Pilosa is looking to target three verticals: Smart cities, bioinformatics, and information security.

Maycotte said he is particularly excited about the latter.

"Technology is not keeping up with the rate of attacks and harmful agents out there. We think technologies like Pilosa will allow machine learning algorithms and artificial intelligence to operate on entire transaction flows, on the continuous arrival of data, on massive historical datasets so that they can be as accurate and fast as possible," Maycotte said.

"Today, [scientists are] not able to leverage all of the historical data because it's just too big."

While Pilosa plans to focus on its "community edition", available on Github, for the next 18 to 24 months, enterprise and cloud editions are in the pipeline.

The enterprise edition will have additional security and administrative controls, as well as custom integrations to proprietary data sources. Pricing has not been determined for the enterprise edition, but will likely revolve around volume, the company said.

The cloud edition, which Maycotte said he's particularly excited about, will mean that users will not have to own, deploy, or manage any infrastructure.

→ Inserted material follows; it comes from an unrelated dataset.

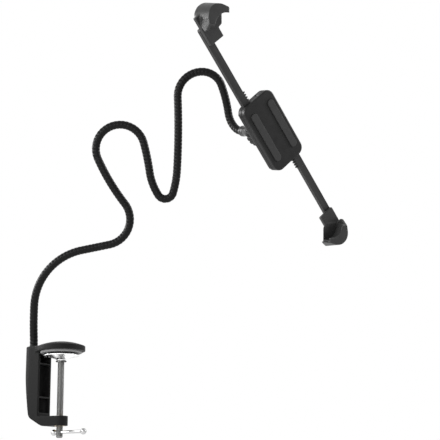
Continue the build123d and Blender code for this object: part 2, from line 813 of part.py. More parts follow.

"Imagine a world where these massive databases take a HDFS [Hadoop Distributed File System] data lake, for example, that is storing massive amounts of data and it is just really slow to get that data out. A developer, an engineer, or a data scientist can just go and add a few lines of code, log into a console, and watch the Pilosa index build in the cloud edition," he said. "Within a few hours, they can have instantaneous access to the data. Their machine learning models, their applications, will have ready access to the underlying data."

Spun out of Umbel, a data management platform for sports and entertainment companies, Pilosa's technology is three years in the making, though the company was founded in mid-January this year.

No capital has been raised to date, though Pilosa is open to the prospect of doing so later down the track.